The pages that hold LOB data are 8KB in size, just
like any other page in SQL Server. An individual LOB page can hold LOB
data for multiple columns and also from multiple rows. A LOB data page
can even contain a mix of LOB data. This helps reduce the storage
requirements for the LOB data, especially when smaller amounts of data
are stored in these columns. For example, if SQL Server could store data
for only a single column for a single row on a single LOB data page and
the data value consisted of only a single character, it would still use
an entire 8KB data page to store that data! Definitely not an efficient
use of space.
A LOB data page can hold LOB data for only a single
table, however. A table with a LOB column has a single set of pages to
hold all its LOB data.
LOB information is presented externally (to the user)
as a long string of bytes. Internally, however, the information is
stored within a set of pages. The pages are not necessarily organized
sequentially but are logically organized as a B-tree structure. If an
operation addresses some information in the middle of the data, SQL
Server can navigate through the B-tree to find the data. In previous
versions, SQL Server had to follow the entire page chain from the
beginning to find the desired information.

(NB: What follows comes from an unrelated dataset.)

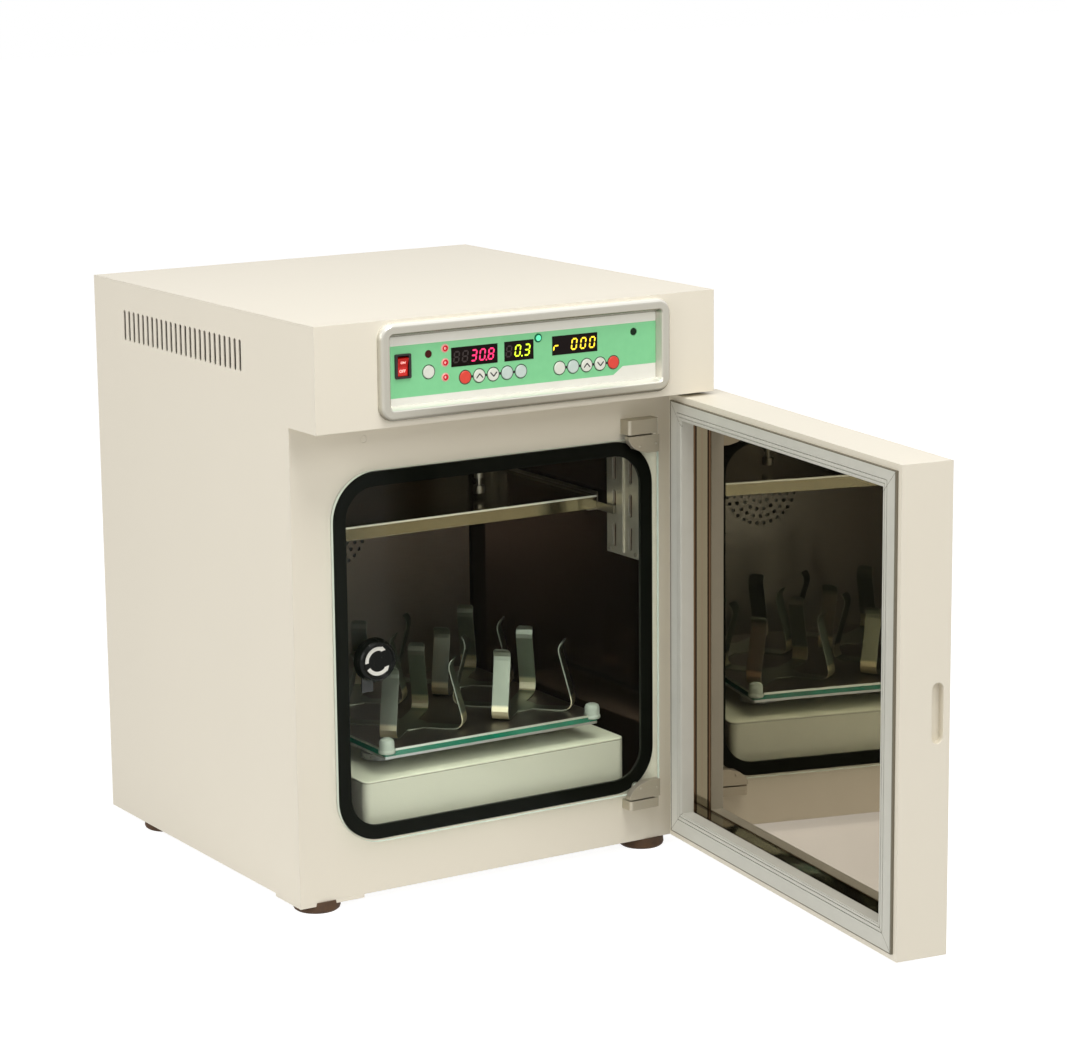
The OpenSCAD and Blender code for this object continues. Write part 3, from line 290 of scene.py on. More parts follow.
zinc = Finish("zinc_plated_steel", {"Metallic": 1.0})
zinc.vary(zinc.cloud(300, 3), srgb(150, 150, 148), srgb(196, 195, 190), 0.28, 0.2)
zinc.feed("Normal", zinc.relief(zinc.cloud(2500), 0.03 * mm, 0.4))

facing_back = Matrix.Rotation(-math.pi / 2, 4, "X")
back_screws = [(x, z) for x in (-250, 250) for z in (30, 190, 350, 510, 660)] + [(-90, 30), (90, 30)]
settle(spread(pan_screw(3.6 * mm, 2 * mm),
              [Matrix.Translation(at(x, casing_depth, z)) @ facing_back for x, z in back_screws]),
       "back_panel_screws", "cabinet", zinc)

# Feet
# Four moulded rubber feet, screwed to the base pan. The rubber is brown-black and dusty, and mottled a little
# where it has weathered.
rubber = Finish("brown_rubber")
rubber.vary(rubber.cloud(120, 4), srgb(46, 30, 18), srgb(98, 70, 44), 0.62, 0.25)
rubber.feed("Normal", rubber.relief(rubber.cloud(700, 3), 0.15 * mm, 0.5))
rubber.coat("feet")

# Chamber
# A welded liner of thin polished stainless steel, with a perforated duct cover, a probe under its ceiling and
# slotted plates screwed to its walls. Angles hooked into the plates carry a shelf of folded sheet.
polished = Finish("polished_stainless", {"Metallic": 1.0})
# Painted reflection: the steel is coloured dark and reddish, standing in for the dark surroundings and red
# contents it mirrors.
polished.vary(polished.cloud(9, 3), srgb(74, 54, 46), srgb(88, 66, 56), 0.1, 0.08)
polished.feed("Normal", polished.relief(polished.cloud(11, 1), 1.2 * mm, 0.25))
polished.coat("liner")

satin = Finish("satin_stainless", {"Metallic": 1.0})
grain = satin.cloud(60, 2, (1, 40, 40))
satin.vary(grain, srgb(138, 132, 120), srgb(168, 162, 150), 0.26, 0.14)
satin.feed("Normal", satin.relief(grain, 0.05 * mm, 0.2, satin.rounded(0.5 * mm)))
satin.coat("duct_cover", "shelf_rails", "sensor_probe")

highlight_high, highlight_thick = 2.2, 1.6
shelf_front, shelf_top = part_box("shelf")[0].y / mm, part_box("shelf")[1].z / mm
tray = Finish("shelf_sheet")
tray_tone = tray.cloud(18, 3)
tray_edge = tray.rounded(0.9 * mm)
# Painted highlight: a bright, less metallic band along the top of the front lip, and on the rounded edges.
highlight_rim = (tray.along("Z") > shelf_top - highlight_high) * (tray.along("Y") < shelf_front + highlight_thick)
tray_steel = tray.mix(tray_tone, srgb(150, 141, 112), srgb(176, 167, 138))
tray.feed("Base Color", tray.mix(highlight_rim.most(tray.edges(tray_edge, 6)), tray_steel, srgb(255, 252, 236)))
tray.feed("Metallic", 1 - highlight_rim * 0.55)
tray.feed("Roughness", 0.12 + tray_tone * 0.1)
tray.feed("Normal", tray.relief(tray.cloud(30, 1), 0.4 * mm, 0.15, tray_edge))
tray.coat("shelf")

pressed = Finish("bracket_sheet", {"Metallic": 0.7})
pressed_tone = pressed.cloud(80, 3)
pressed_edge = pressed.rounded(0.5 * mm)
pressed_steel = pressed.mix(pressed_tone, srgb(178, 172, 156), srgb(204, 198, 182))
# Painted highlight on the rounded edges.
pressed.feed("Base Color", pressed.mix(pressed.edges(pressed_edge, 3), pressed_steel, srgb(240, 238, 230)))
pressed.feed("Roughness", 0.3 + pressed_tone * 0.15)
pressed.feed("Normal", pressed.relief(pressed_tone, 0.05 * mm, 0.2, pressed_edge))
pressed.coat("wall_brackets")

plate_face = 206.9
plate_screws = [(side, y, z) for side in (-1, 1) for y in (84.5, 139.5, 381.5, 436.5) for z in (354, 474)]
settle(spread(pan_screw(2.8 * mm, 1.4 * mm),
              [Matrix.Translation(at(side * plate_face, y, z)) @ Matrix.Rotation(-side * math.pi / 2, 4, "Y")
               for side, y, z in plate_screws]),
       "wall_bracket_screws", "cabinet", satin)

# Foam
# Yellow foam, cast between the chamber and the casing to keep the heat in. It has the open pores of cut foam
# where its skin is trimmed off.
foam = Finish("cast_foam")
pores = foam.node("ShaderNodeTexVoronoi", {}, {"Vector": foam.spot, "Scale": 500})
foam.vary(pores, srgb(196, 176, 120), srgb(226, 210, 158), 0.85, 0.1)
foam.feed("Normal", foam.relief(pores, 0.4 * mm, 0.6))
foam.coat("insulation")

# Fan and drive
# A fan on its motor behind the chamber, and a motor, a belt and three cranks in the drive housing. Motors are
# enamelled black, turned parts are bare and show their lathe marks, the belt is black rubber.
black_enamel = Finish("black_enamel")
speck = black_enamel.cloud(260, 4)
black_enamel.vary(speck, srgb(34, 34, 36), srgb(52, 52, 54), 0.34, 0.2)
black_enamel.feed("Normal", black_enamel.relief(speck, 0.1 * mm, 0.3, black_enamel.rounded(0.8 * mm)))
black_enamel.coat("fan_motor", "drive_motor")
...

If the amount of the data in the LOB field is less
than 32KB, the 16-byte pointer in the data row points to an 84-byte root
structure in the LOB B-tree. This root structure points to the pages
and location where the actual LOB data is stored (see Figure 4).
The data itself can be placed anywhere within the LOB pages for the
table. The root structure keeps track of the location of the information
in a logical manner. If the data is less than 64 bytes, it is stored in
the root structure itself.
If the amount of LOB data exceeds 32KB, SQL Server
allocates intermediate B-tree index nodes that point to the LOB pages.

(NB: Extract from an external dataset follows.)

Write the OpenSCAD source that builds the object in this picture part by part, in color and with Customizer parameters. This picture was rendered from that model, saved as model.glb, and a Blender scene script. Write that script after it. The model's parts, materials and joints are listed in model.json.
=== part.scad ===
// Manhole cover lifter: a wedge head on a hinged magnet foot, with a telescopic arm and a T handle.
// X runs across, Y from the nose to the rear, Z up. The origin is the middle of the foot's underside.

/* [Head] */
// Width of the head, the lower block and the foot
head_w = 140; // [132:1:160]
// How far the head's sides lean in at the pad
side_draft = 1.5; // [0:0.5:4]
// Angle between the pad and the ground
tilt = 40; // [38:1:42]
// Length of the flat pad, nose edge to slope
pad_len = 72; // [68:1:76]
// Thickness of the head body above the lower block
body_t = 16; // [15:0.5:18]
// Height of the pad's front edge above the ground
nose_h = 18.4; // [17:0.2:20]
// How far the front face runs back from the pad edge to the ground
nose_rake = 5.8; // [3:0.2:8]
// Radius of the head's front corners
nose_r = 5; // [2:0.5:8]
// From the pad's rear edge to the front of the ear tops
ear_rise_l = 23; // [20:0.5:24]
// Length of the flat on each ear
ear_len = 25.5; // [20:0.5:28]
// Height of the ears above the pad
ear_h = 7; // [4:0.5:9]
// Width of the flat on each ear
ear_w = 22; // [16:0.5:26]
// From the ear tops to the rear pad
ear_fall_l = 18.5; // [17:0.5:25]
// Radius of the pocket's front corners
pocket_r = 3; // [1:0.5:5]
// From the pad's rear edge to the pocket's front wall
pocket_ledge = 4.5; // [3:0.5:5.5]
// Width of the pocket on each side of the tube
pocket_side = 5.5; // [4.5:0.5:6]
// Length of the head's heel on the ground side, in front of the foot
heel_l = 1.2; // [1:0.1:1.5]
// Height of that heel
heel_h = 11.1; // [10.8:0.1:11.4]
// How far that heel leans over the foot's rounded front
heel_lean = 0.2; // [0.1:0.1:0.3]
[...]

In this situation, the intermediate node pages are stored on pages not
shared between different occurrences of LOB columns; the intermediate
node pages store nodes for only one LOB column in a single data row.

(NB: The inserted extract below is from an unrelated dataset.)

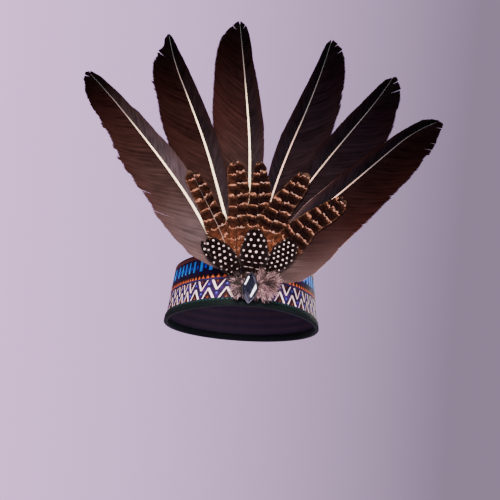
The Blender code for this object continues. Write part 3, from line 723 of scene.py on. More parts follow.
def paint(code):
    # The surface colour that looks like this code in the picture, under the front light
    seen = np.array([int(code[place:place + 2], 16) for place in (0, 2, 4)], dtype=float)
    light = np.interp(seen, SEEN, GIVEN) / FRONT_LIGHT
    vivid = light.mean() + (light - light.mean()) * VIVID
    vivid = np.maximum(vivid, DARKEST)
    return tuple(float(part) for part in vivid * min(1.0, PALEST / vivid.max()))


class Value:
    # A number that a node gives. Each sign between two of them makes one math node
    def __init__(self, graph, socket):
        self.graph, self.socket = graph, socket

    def to(self, operation, *others, clamp=False):
        return self.graph.math(operation, self, *others, clamp=clamp)

    def __add__(self, other):
        return self.to("ADD", other)

    def __sub__(self, other):
        return self.to("SUBTRACT", other)

    def __rsub__(self, other):
        return self.graph.math("SUBTRACT", other, self)

    def __mul__(self, other):
        return self.to("MULTIPLY", other)

    def __truediv__(self, other):
        return self.to("DIVIDE", other)

    def __pow__(self, other):
        return self.to("POWER", other)

    def __lt__(self, other):
        return self.to("LESS_THAN", other)

    def __gt__(self, other):
        return self.to("GREATER_THAN", other)

    def __abs__(self):
        return self.to("ABSOLUTE")

    def line(self, slope, start):
        return self.to("MULTIPLY_ADD", slope, start)

    def fade(self, slope, start=0.0):
        # A line that is cut off at 0 and 1
        return self.to("MULTIPLY_ADD", slope, start, clamp=True)

    def swing(self, gain):
        return (self - 0.5) * gain


class Graph:
    # Short names for the nodes that the finishes below are built from. A colour is given as a
    # code for paint or as three numbers
    def __init__(self, tree):
        self.tree = tree

    def node(self, kind, **settings):
        made = self.tree.nodes.new(kind)
        for name, value in settings.items():
            setattr(made, name, value)
        return made

    def feed(self, socket, value):
        if isinstance(value, str):
            value = paint(value)
        if isinstance(value, Value):
            value = value.socket
        if isinstance(value, bpy.types.NodeSocket):
            self.tree.links.new(value, socket)
        elif isinstance(value, tuple) and len(value) == 3 and socket.type == "RGBA":
            socket.default_value = (*value, 1.0)
        else:
            socket.default_value = value

    def feed_all(self, node, values):
        for place, value in values.items():
            self.feed(node.inputs[place], value)
        return node

    def math(self, operation, *values, clamp=False):
        made = self.node("ShaderNodeMath", operation=operation, use_clamp=clamp)
        return Value(self, self.feed_all(made, dict(enumerate(values))).outputs[0])

    def mix(self, share, first, second, blend="MIX"):
        made = self.node("ShaderNodeMix", data_type="RGBA", blend_type=blend)
        return self.feed_all(made, {0: share, 6: first, 7: second}).outputs[2]

    def ramp(self, share, stops, ease="LINEAR"):
        made = self.node("ShaderNodeValToRGB")
        made.color_ramp.interpolation = ease
        elements = made.color_ramp.elements
        while len(elements) < len(stops):
            elements.new(0.5)
        for element, (place, colour) in zip(elements, stops):
            element.position = place
            element.color = (*(paint(colour) if isinstance(colour, str) else colour), 1.0)
        self.feed(made.inputs[0], share)
        return made.outputs[0]

    def uv(self, name):
        return self.node("ShaderNodeUVMap", uv_map=name).outputs[0]

    def object_place(self):
        return self.node("ShaderNodeTexCoord").outputs["Object"]

    def value_of(self, name):
        return Value(self, self.node("ShaderNodeAttribute", attribute_name=name).outputs["Fac"])

    def split(self, vector):
        made = self.feed_all(self.node("ShaderNodeSeparateXYZ"), {0: vector})
        return tuple(Value(self, output) for output in made.outputs)

    def join(self, x, y):
        return self.feed_all(self.node("ShaderNodeCombineXYZ"), {0: x, 1: y}).outputs[0]

    def distance(self, x, y):
        made = self.node("ShaderNodeVectorMath", operation="LENGTH")
        return Value(self, self.feed_all(made, {0: self.join(x, y)}).outputs["Value"])

    def noise(self, vector, scale, detail=2.0, rough=0.5):
        made = self.feed_all(self.node("ShaderNodeTexNoise"), {
            "Vector": vector, "Scale": scale, "Detail": detail, "Roughness": rough})
        return Value(self, made.outputs["Fac"])

    def bump(self, height, strength, distance):
        made = self.node("ShaderNodeBump")
        values = {"Strength": strength, "Distance": distance, "Height": height}
        return self.feed_all(made, values).outputs[0]

    def dress(self, colour, roughness, normal=None):
        self.feed_all(self.shader, {"Base Color": colour, "Roughness": roughness})
        if normal is not None:
            self.feed(self.shader.inputs["Normal"], normal)
        return self.material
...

Storing LOB Data in the Data Row
To further conserve space and help minimize I/O, SQL
Server 2008 supports storing LOB data in the actual data row. When the
LOB data is stored outside the data row pages, at a minimum, SQL Server
needs to perform one additional page read per row to get the LOB data.
Why would you want to store LOB data in the row? Why not just store the data in a varchar(8000)?
Well, primarily because there is an upper limit of 8KB if the data is
stored within the data row (not counting the other columns). Using a LOB
data type, you can store more than 2 billion bytes of text. If you know most of your records will be small, but on occasion, some very large values will be stored, the text in row
option provides optimum performance and better space efficiency for the
majority of your LOB values, while providing the flexibility you need
for the occasional large values. This option also provides the benefit
of keeping the data all in a single column instead of having to split it
across multiple columns or rows when the data exceeds the size limit of
a single row.
If you want to enable the text in row option for a table with a LOB column, use the sp_tableoption stored procedure:
exec sp_tableoption pub_info, 'text in row', 512
This example enables up to 512 bytes of LOB data in the pub_info
table to be stored in the data row. The maximum amount of LOB data that
can be stored in a data row is 7,000 bytes. When a LOB value exceeds
the specified size, rather than store the 16-byte pointer in the data
row as it would normally, SQL Server stores the 24-byte root structure
that contains the pointers to the separate chunks of LOB data for the
row in the LOB column.
The second parameter to sp_tableoption can be just the option ON. If no size is specified, the option is enabled with a default size of 256 bytes. To disable the text in row option, you can set its value to 0 or OFF with sp_tableoption.
When the option is turned off, all LOB data stored in the row is moved
off to LOB pages and replaced with the standard 16-byte pointer. This
can be a time-consuming process for a large table.
Also, you should keep in mind that just because this
option is enabled it doesn’t always mean that the LOB data will be
stored in the row. All other data columns that are not LOB take priority
over LOB data for storage in the data row. If a variable-length column
grows and there is not enough space left in the row or page for the LOB
data, the LOB data is moved off the page.
Storage of MAX Data
An alternative to the text and image data types in SQL Server 2008 is the option of defining variable-length data using the MAX specifier. When you use the MAX specifier with varchar, nvarchar, and varbinary columns, SQL Server determines automatically whether to store the data as a regular varchar, nvarchar, or varbinary
value or as a LOB. Essentially, if the actual length is less than 8,000
bytes, SQL Server treats it as if it were one of the regular
variable-length data types, including using row-overflow pages if
necessary. If the MAX column exceeds 8,000 bytes, it is stored like LOB data.
5. Index Pages
Index information is stored on index pages. An index page
has the same layout as a data page. The difference is the type of
information stored on the page. Generally, a row in an index page
contains the index key and a pointer to the page or row at the next
(lower) level.
The actual information stored in an index page
depends on the index type and whether it is a leaf-level page. A
leaf-level clustered index page is the data page itself; you’ve already
seen its structure. The information stored on other index pages is as
follows:
Clustered indexes, nonleaf pages— Each index row contains the index key and a pointer (the fileId and a page address) to a page in the index tree at the next lower level.
Nonclustered index, nonleaf pages— Each index row contains the index key and a page-down pointer (the file ID and a page address) to a page in the index tree at the
next lower level. For nonunique indexes, the nonleaf row also contains
the row locator information for the corresponding data row.
Nonclustered index, leaf pages—
Rows on this level contain an index key and a reference to a data row.
For heap tables, this is the Row ID; for clustered tables, this is the
clustered key for the corresponding data row.